Russell Banks est l’un des meilleurs chroniqueurs de l’envers du rêve américain, cette Amérique qui broie du noir sur les décombres de ses espoirs anéantis. L’Amérique qu’il dépeint est un pays contraint de mettre ses rêves de bonheur de côté. Ses personnages sont vulnérables, y compris dans leur arrogance, leurs envies. Ils sont touchants parce que rarement malveillants. Le regard qu’il porte sur ses personnages est empreint d’humanité. Aucune condescendance ici. Il y a dans cette classe moyenne fatiguée, à bout de souffle, beaucoup de solitude, de regrets, de non-dits lourds à porter, d’espoirs déçus et d’occasions manquées.

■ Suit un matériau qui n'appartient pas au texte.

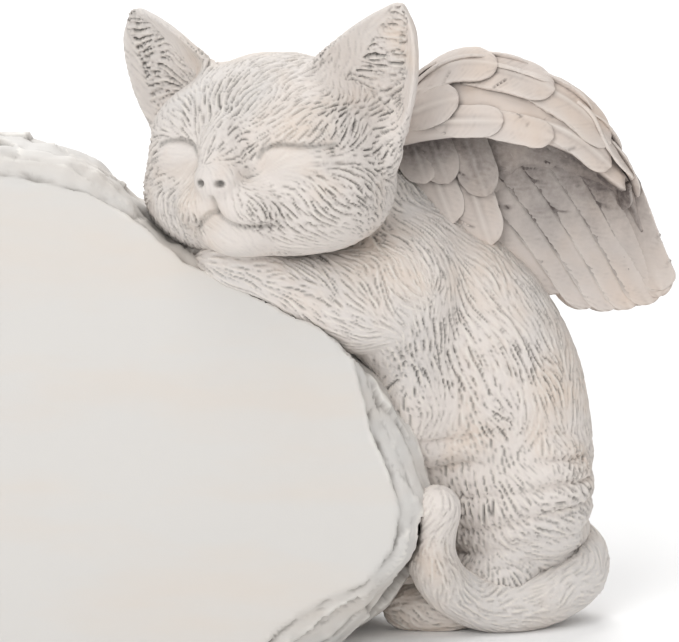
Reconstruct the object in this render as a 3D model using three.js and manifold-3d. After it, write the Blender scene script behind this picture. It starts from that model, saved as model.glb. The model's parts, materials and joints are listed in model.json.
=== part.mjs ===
// Cast resin memorial figurine: a winged kitten asleep on the shoulder of a memorial stone.
// Millimetres, +Z up, the stone's smooth face looks towards -Y. The origin is on the ground, under the
// middle of the whole figurine. Every casting is a solid of its own, fitted to its neighbours with a glue
// line, and steel dowels sit in blind bores across the joints.
import * as THREE from "three";
import { mergeVertices } from "three/addons/utils/BufferGeometryUtils.js";
import Module from "manifold-3d";

const wasm = await Module();
wasm.setup();

// ---------------------------------------------------------------- driving dimensions
const GLUE = 0.3; // glue line between two castings

const STONE = {
  width: 219, // over the widest ring of the broken edge
  height: 115,
  baseDepth: 58, // front to back on the ground
  topDepth: 26,
  faceLean: 12, // degrees that the face leans back
  roughness: 0.8, // how far the broken edge wanders in and out
};

const HEAD = {
  width: 56,
  depth: 45,
  height: 44,
  turn: 27, // degrees, towards the middle of the stone
  roll: 4, // degrees, the left ear is the higher one
  inset: 37, // from the stone's right edge to the middle of the head
  earLength: 22.5,
  earWidth: 29,
  earThickness: 3,
};

const BODY = {
  half: 18, // half the chest's thickness, front to back
  back: 20, // how far the spine lies behind the middle of the stone
  ribs: 22, // radius in the side view
  belly: 24,
  hips: 23,
};

const LEG = { shoulder: 10, elbow: 9, paw: 5.4 };
const TAIL = { root: 6.6, middle: 5.5, tip: 4.7 };

const WING = {
  shell: 2.6, // thickness of the casting behind the feathers
  blade: 1.7, // thickness of one feather
  flightWidth: 9.4,
  flightCount: 7,
  covertWidth: 11,
};

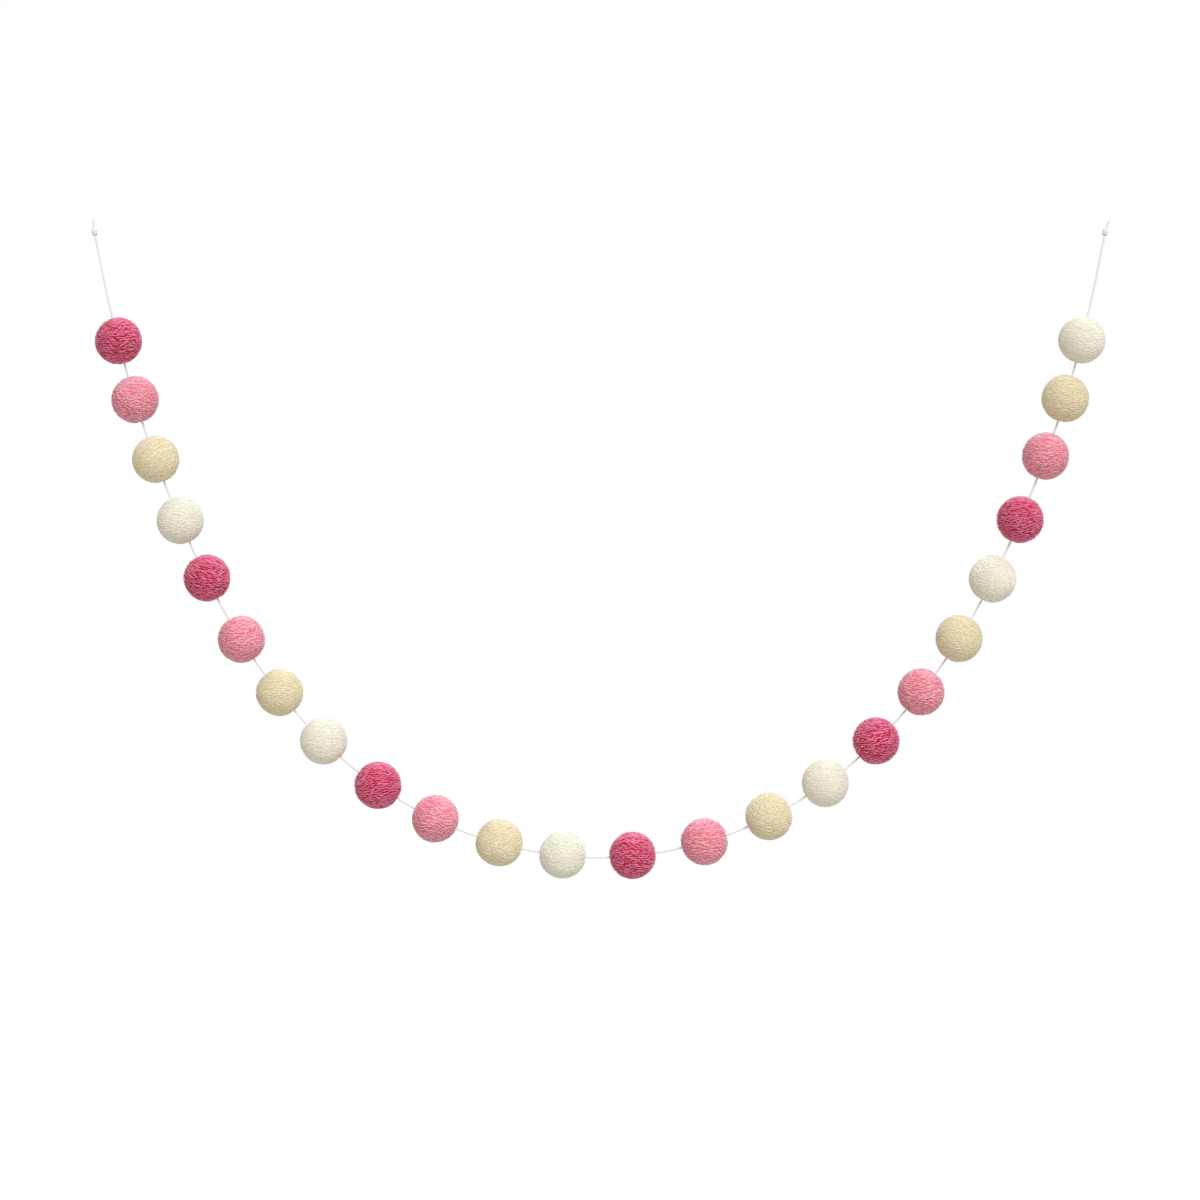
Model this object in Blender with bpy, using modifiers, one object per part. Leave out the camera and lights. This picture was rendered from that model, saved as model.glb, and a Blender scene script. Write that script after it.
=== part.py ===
"""Felt ball garland: wool felt balls threaded on one thin string, which hangs as a deep swag.

Metres, +Z up. The origin lies on the hanging line, midway between the knots that end the string. The swag
hangs in the XZ plane, and its front faces -Y. The balls sit on the string by distance along it, as they
were threaded, so a new route or spacing moves them all.
"""

import math

import bpy
import numpy as np
from mathutils import Vector

MM = 0.001

# Driving dimensions
BALL_DIAMETER = 25 * MM
BORE_DIAMETER = 2.5 * MM
STRING_DIAMETER = 1.2 * MM
KNOT_DIAMETER = 3.6 * MM
KNOT_LENGTH = 4.2 * MM
CLEARANCE = 0.3 * MM  # between the string's end and its knot

# The string's route in mm, from its left knot to the lowest point of the swag. The right half mirrors it.
ROUTE_X_Z = [
    (-266.0, 0.0),
    (-258.0, -38.5),
    (-249.5, -72.0),
    (-239.0, -105.5),
    (-226.5, -138.5),
    (-212.5, -170.5),
    (-196.5, -201.5),
    (-177.5, -231.0),
    (-155.0, -258.0),
    (-129.5, -282.0),
    (-100.5, -301.5),
    (-68.5, -316.5),
    (-35.0, -325.5),
    (0.0, -329.0),
]

# Bare string in front of each ball in mm, from the left knot, by the ball's wool.
# The wools repeat in this order:
WOOLS = ("dark_pink", "pink", "cream", "white")
BARE_STRING = [
    (46.0, 7.0, 8.5, 9.5),
    (8.5, 12.0, 9.5, 9.5),
    (12.0, 10.0, 11.0, 9.0),
    (12.0, 13.5, 11.5, 9.5),
    (10.0, 10.0, 9.5, 11.0),
    (9.5, 11.0, 7.0, 7.0),
]

# Linear base colours
WOOL_COLOURS = {
    "dark_pink": (0.617, 0.119, 0.209),
    "pink": (0.783, 0.301, 0.366),
    "cream": (0.723, 0.645, 0.440),
    "white": (0.745, 0.716, 0.591),
}
STRING_COLOUR = (0.80, 0.79, 0.76)
WOOL_ROUGHNESS = 0.95
STRING_ROUGHNESS = 0.8

# How finely the curved shapes are divided
ROUTE_SAMPLES = 4000
STRING_POINTS = 80
BALL_RINGS = 9
BALL_STEPS = 16
KNOT_RINGS = 6
KNOT_STEPS = 10
MERGE_DISTANCE = 0.01 * MM


def clear_scene():
    """Removes every object that the file holds."""
    for thing in list(bpy.data.objects):
        bpy.data.objects.remove(thing, do_unlink=True)


def new_material(name, colour, roughness):
    """A plain Principled material."""
    material = bpy.data.materials.new(name)
    material.use_nodes = True
    shader = material.node_tree.nodes["Principled BSDF"]
    shader.inputs["Base Color"].default_value = (*colour, 1.0)
    shader.inputs["Roughness"].default_value = roughness
    shader.inputs["Metallic"].default_value = 0.0
    return material


def route_points():
    """The route's own points in metres, left knot to right knot."""
    left = np.array([(x, 0.0, z) for x, z in ROUTE_X_Z]) * MM
    right = left[-2::-1] * (-1, 1, 1)
    return np.vstack([left, right])


class Route:
    """A smooth curve through the route's points, which is read by distance along it.

    Each span is a cubic between two points. Its slope at a point is that of the parabola through the point
    and its two neighbours.
    """

    def __init__(self, points):
        chords = np.linalg.norm(np.diff(points, axis=0), axis=1)
        stations = np.concatenate([[0.0], np.cumsum(chords)])
        slopes = np.gradient(points, stations, axis=0)
        places = np.linspace(0.0, stations[-1], ROUTE_SAMPLES)
        span = np.clip(np.searchsorted(stations, places, side="right") - 1, 0, len(chords) - 1)
        width = chords[span, None]
        u = (places - stations[span])[:, None] / width
        self.curve = (
            points[span] * (1 + 2 * u) * (1 - u) ** 2
            + points[span + 1] * (3 - 2 * u) * u**2
            + slopes[span] * width * u * (1 - u) ** 2
            - slopes[span + 1] * width * (1 - u) * u**2
        )
        steps = np.linalg.norm(np.diff(self.curve, axis=0), axis=1)
        self.distance = np.concatenate([[0.0], np.cumsum(steps)])
        self.length = self.distance[-1]

    def at(self, distance):
        """The curve's point at a distance from its left end."""
        return Vector([np.interp(distance, self.distance, axis) for axis in self.curve.T])


def turned_profile(name, profile, closed, material):
    """A mesh of the (radius, height) points that a Screw modifier turns about Z."""
    mesh = bpy.data.meshes.new(name)
    count = len(profile)
    edges = [(i, i + 1) for i in range(count - 1)]
    if closed:
        edges.append((count - 1, 0))
    mesh.from_pydata([(radius, 0.0, height) for radius, height in profile], edges, [])
    mesh.materials.append(material)
    return mesh


def ball_profile():
    """Down the ball's outside from the rim of its bore. The closing edge is the bore's wall."""
    rim = math.asin(BORE_DIAMETER / BALL_DIAMETER)
    angles = np.linspace(rim, math.pi - rim, BALL_RINGS + 1)
    radius = BALL_DIAMETER / 2
    return [(radius * math.sin(a), radius * math.cos(a)) for a in angles]


def knot_profile():
    """Down a barrel's outside from pole to pole: a superellipse, fuller than a ball."""
    angles = np.linspace(0.0, math.pi, KNOT_RINGS + 1)
    fullness = 0.75
    rows = []
    for angle in angles:
        across = abs(math.sin(angle)) ** fullness
        along = math.copysign(abs(math.cos(angle)) ** fullness, math.cos(angle))
        rows.append((KNOT_DIAMETER / 2 * across, KNOT_LENGTH / 2 * along))
    rows[0] = (0.0, KNOT_LENGTH / 2)
    rows[-1] = (0.0, -KNOT_LENGTH / 2)
    return rows


def turned_piece(name, mesh, steps, place, direction, collection, parent):
    """A profile turned about its own Z, which is laid along the direction."""
    piece = bpy.data.objects.new(name, mesh)
    piece.location = place
    piece.rotation_euler = direction.to_track_quat("Z", "Y").to_euler()
    piece.parent = parent
    collection.objects.link(piece)
    screw = piece.modifiers.new("turn", "SCREW")
    screw.angle = math.tau
    screw.steps = steps
    screw.render_steps = steps
    screw.use_merge_vertices = True
    screw.merge_threshold = MERGE_DISTANCE
    screw.use_smooth_shade = True
    return piece


def ball_distances():
    """Each ball's wool, and the distance of its middle along the string from the left knot."""
    balls = []
    reached = 0.0
    for row in BARE_STRING:
        for wool, bare in zip(WOOLS, row):
            balls.append((wool, reached + bare * MM + BALL_DIAMETER / 2))
            reached += bare * MM + BALL_DIAMETER
    return balls


def add_balls(route, collection, parent):
    """The felt balls, numbered from the left.

    A ball's bore runs along the chord from where the string enters to where it leaves, and lies half way
    between that chord and the string's middle, so the string's bow clears it all the way.
    """
    meshes = {}
    for wool in WOOLS:
        material = new_material(f"wool_{wool}", WOOL_COLOURS[wool], WOOL_ROUGHNESS)
        meshes[wool] = turned_profile(f"ball_{wool}", ball_profile(), True, material)
    for number, (wool, distance) in enumerate(ball_distances(), start=1):
        entry = route.at(distance - BALL_DIAMETER / 2)
        leaving = route.at(distance + BALL_DIAMETER / 2)
        place = ((entry + leaving) / 2 + route.at(distance)) / 2
        name = f"ball_{number:02d}"
        turned_piece(name, meshes[wool], BALL_STEPS, place, leaving - entry, collection, parent)


def add_string(route, material, collection, parent):
    """The string between its two knots, as a bevelled curve with filled ends."""
    start = KNOT_LENGTH / 2 + CLEARANCE
    curve = bpy.data.curves.new("string", "CURVE")
    curve.dimensions = "3D"
    curve.bevel_depth = STRING_DIAMETER / 2
    curve.bevel_resolution = 2
    curve.use_fill_caps = True
    curve.materials.append(material)
    spline = curve.splines.new("POLY")
    spline.points.add(STRING_POINTS - 1)
    for point, distance in zip(spline.points, np.linspace(start, route.length - start, STRING_POINTS)):
        point.co = (*route.at(distance), 1.0)
    string = bpy.data.objects.new("string", curve)
    string.parent = parent
    collection.objects.link(string)


def add_knots(route, material, collection, parent):
    """The knots at the string's two ends, each in line with the string there."""
    mesh = turned_profile("knot", knot_profile(), False, material)
    ends = {
        "knot_left": (0.0, KNOT_LENGTH),
        "knot_right": (route.length, route.length - KNOT_LENGTH),
    }
    for name, (end, inner) in ends.items():
        place = route.at(end)
        turned_piece(name, mesh, KNOT_STEPS, place, place - route.at(inner), collection, parent)


def build():
    """Makes the whole garland."""
    clear_scene()
    collection = bpy.data.collections.new("felt_ball_garland")
    bpy.context.scene.collection.children.link(collection)
    hanging_line = bpy.data.objects.new("hanging_line", None)
    collection.objects.link(hanging_line)
    route = Route(route_points())
    cotton = new_material("string_cotton", STRING_COLOUR, STRING_ROUGHNESS)
    add_balls(route, collection, hanging_line)
    add_string(route, cotton, collection, hanging_line)
    add_knots(route, cotton, collection, hanging_line)


build()
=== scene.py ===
"""Felt ball garland: crinkled wool balls on a twisted string that ends in a wrapped knot at each side.

Metres, +Z up, in the frame of the construction model. The swag hangs in the XZ plane, its front to -Y.
"""

import math

import bpy
import numpy as np
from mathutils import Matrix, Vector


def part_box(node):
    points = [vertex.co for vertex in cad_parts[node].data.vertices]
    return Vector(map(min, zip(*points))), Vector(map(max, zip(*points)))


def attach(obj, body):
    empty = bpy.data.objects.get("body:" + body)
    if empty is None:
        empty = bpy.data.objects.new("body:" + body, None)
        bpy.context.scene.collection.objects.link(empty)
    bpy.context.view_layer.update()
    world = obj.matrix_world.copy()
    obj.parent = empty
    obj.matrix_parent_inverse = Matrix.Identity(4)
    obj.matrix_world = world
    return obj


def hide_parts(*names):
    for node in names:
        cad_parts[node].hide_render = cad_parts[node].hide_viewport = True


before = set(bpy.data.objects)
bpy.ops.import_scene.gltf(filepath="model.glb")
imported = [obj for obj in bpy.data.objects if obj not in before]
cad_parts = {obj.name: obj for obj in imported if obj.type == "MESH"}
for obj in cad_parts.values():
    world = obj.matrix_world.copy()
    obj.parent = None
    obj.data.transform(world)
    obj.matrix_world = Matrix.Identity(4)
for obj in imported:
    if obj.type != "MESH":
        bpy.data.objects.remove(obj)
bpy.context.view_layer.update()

MM = 0.001

# The string's route in mm, from its left knot to the lowest point of the swag. The right half mirrors it.
ROUTE_X_Z = [
    (-266.0, 0.0),
    (-258.0, -38.5),
    (-249.5, -72.0),
    (-239.0, -105.5),
    (-226.5, -138.5),
    (-212.5, -170.5),
    (-196.5, -201.5),
    (-177.5, -231.0),
    (-155.0, -258.0),
    (-129.5, -282.0),
    (-100.5, -301.5),
    (-68.5, -316.5),
    (-35.0, -325.5),
    (0.0, -329.0),
]
ROUTE_SAMPLES = 4000
TOWARDS_BACK = np.array([0.0, 1.0, 0.0])

# String: plies laid together, which show as lobes that wind round it
STRING_DIAMETER = 1.2 * MM
STRING_PLIES = 3
STRING_LAY = 4.2 * MM  # one whole turn of the plies
STRING_RING_STEP = 0.5 * MM
STRING_SIDES = 12
STRING_GROOVE = 0.12  # depth between plies, as a share of the radius
STRING_CROWN = 0.8  # under 1 makes the plies' crowns broader than the grooves between them
STRING_FIBRE_AROUND = 3.0  # radius of the string's section in units of fibre, which are mm along it

# Knots: the string wrapped round itself, with a short cut end
KNOT_TURNS = 2.7
KNOT_PITCH = 1.12 * MM
KNOT_STRING_RADIUS = 0.55 * MM
KNOT_WRAP_RADIUS = 1.1 * MM
KNOT_REACH = 2.4 * MM  # half the knot's length, with a little room
KNOT_TAIL = 4.5 * MM
KNOT_WRAP_RINGS = 90
KNOT_WRAP_DIVE = 0.09  # share of the wraps over which each end dives in
KNOT_TAIL_RINGS = 16
KNOT_TAIL_LEAN = (0.22, 0.088)  # how far the tail leans each way, as shares of its length

# Felt balls
BALLS = 24
BALL_RADIUS = 12.5 * MM
BORE_RADIUS = 0.85 * MM
DIMPLE_DEPTH = 0.5 * MM
DIMPLE_RADIUS = 1.9 * MM
LUMP_HEIGHT = 0.10 * MM
LUMP_WAVES = 5  # long waves over a ball, which leave it slightly out of round
LUMP_RUN = 2.2  # usual radians of such a wave for each ball radius
CORE_RINGS = 26
CORE_BORE_RINGS = 4
CORE_SIDES = 44
BORE_SPAN = 8  # rings of the string each way, between which a ball's bore is laid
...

Si Banks se montre parfois impitoyable, cela ne cède en rien à la bienveillance de son regard sur ses contemporains, à son empathie profonde. Banks prend le pouls de la société américaine, avec ses failles, ses lâchetés et les maux qui la rongent. L’écriture, par sa sobriété et son mordant, rappelle celle de Raymond Carver.
Des nouvelles profondément humaines qui auscultent le destin ordinaire d’êtres ordinaires. Des nouvelles incisives, sans fioritures, émouvantes. Des nouvelles qui ne font pas grand bruit, mais qui laissent des traces, pour longtemps.
Un membre permanent de la famille, Russel Banks, trad. Pierre Furlon, Actes Sud, 2015, 244 p.